#Venezia74 – L’ordine delle cose, di Andrea Segre
Cinema civile che spiega tutto, in cui si sente lo scarto tra lo sguardo dei personaggi e il territorio geografico, da sempre elemento riconoscibile nell’opera di Segre. Proiezioni speciali
Il film di Andrea Segre affronta in maniera diretta il cinema civile, riprendendo quasi frammenti narrativi da La prima neve, quello del bambino in fuga dalla guerra in Libia che si incontra nel bosco col ragazzino di dieci anni che ha da poco perso il padre. Che guarda alla tradizione italiana, specialmente Francesco Rosi (Le mani sulla città) ma che sembra impantanarsi a spiegare in maniera dettagliatissima i fatti. Come se lo spettatore avesse bisogno di continui dettagli, elementi da ricostruire.
Al centro della vicenda c’è Corrado (Paolo Pierobon), alto funzionario del Ministero degli Interni specializzato in missioni internazionali contro l’immigrazione clandestina. Viene inviato il Libia dal governo con il compito di arginare i flussi migratori da quel paese. La missione è complessa e lui si muove tra i luoghi di potere e i centri di detenzione. In più incontra Swada (Yusra Warsama), una donna somala rinchiusa in prigione e che gli chiede aiuto per arrivare in Finlandia per raggiungere il marito. Lui si trova così in crisi: seguire la legge o aiutare una persona in difficoltà?

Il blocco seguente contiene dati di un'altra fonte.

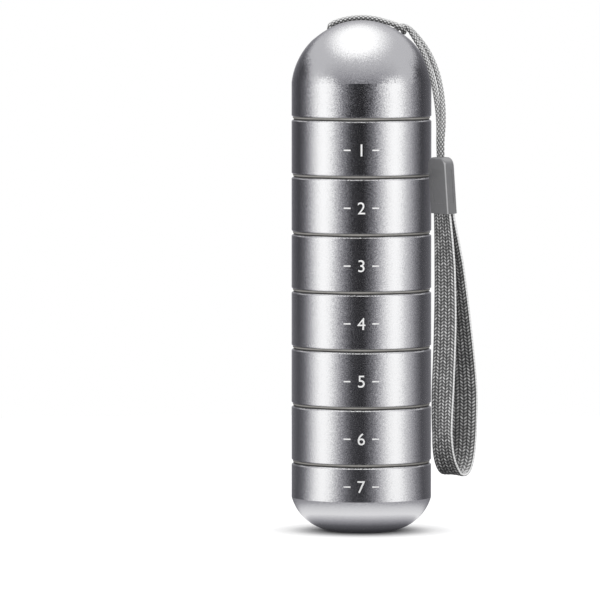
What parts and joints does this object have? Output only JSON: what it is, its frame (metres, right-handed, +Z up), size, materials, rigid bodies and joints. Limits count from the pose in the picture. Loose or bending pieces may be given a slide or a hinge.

Cosa c’entra Blood Diamond con L’ordine delle cose? Niente, purtroppo. Forse un certo cinema italiano dovrebbe spingersi al di là del meticoloso lavoro di ricerca (la prima idea della storia risale a 4 anni fa) e superare i pur nobili intenti civili. In L’ordine delle cose si avverte uno scarto tra lo sguardo sui personaggi e il territorio geografico (la Libia, Padova, Roma). Quello che ha segnato i due precedenti film di finzione (Io sono Li e La prima neve) e i documentari del regista, evidente nel rumore del fiume, nelle statue, nelle carrellate sulle strade in Libia, nella pista dell’aeroporto. Sono tutti frammenti visivi che però non esplodono con la storia come avviene nel monumentale film di Edward Zwick. Eppure ci potevano essere degli elementi interessanti, come i movimenti del corpo di Pierobon che si esercita al video con la scherma.
La denuncia serve certamente a porre altre domande. Ma il film non trascina dentro. Anzi, resta schiavo dei suoi silenzi, chiuso nelle immagini video del PC, accenna a zone mélo con la romanza de La Tosca di Giacomo Puccini. Ma il cinema di Corsicato, che invece sa essere sfacciatamente kitsch, è lontano. In più si avverte la durata. Per non negare lo spazio necessario a nessun personaggio, certo. Ma ne risente tutta l’economia del film. La preghiera ad Allah, il racconto di Corrado alla figlia dello sciopero della fame dell’uomo della camorra sono alcuni esempi di lungaggini forse eccessive. E sembra esserci sempre un gesto di troppo prima dello stacco del montaggio: Corrado che si toglie gli auricolari, il direttore del carcere che continua a chiedere il caffé anche dopo che il protagonista se ne è andato. Con gli attori in parte, ben chiusi dalla sceneggiatura scritta dal regista con Marco Pettenello. Dove però manca la polvere, il sangue, l’odore della merda della corruzione. Che non può essere tirato in ballo con dialoghi tipo: “Non le piace questo odore? È Africa”.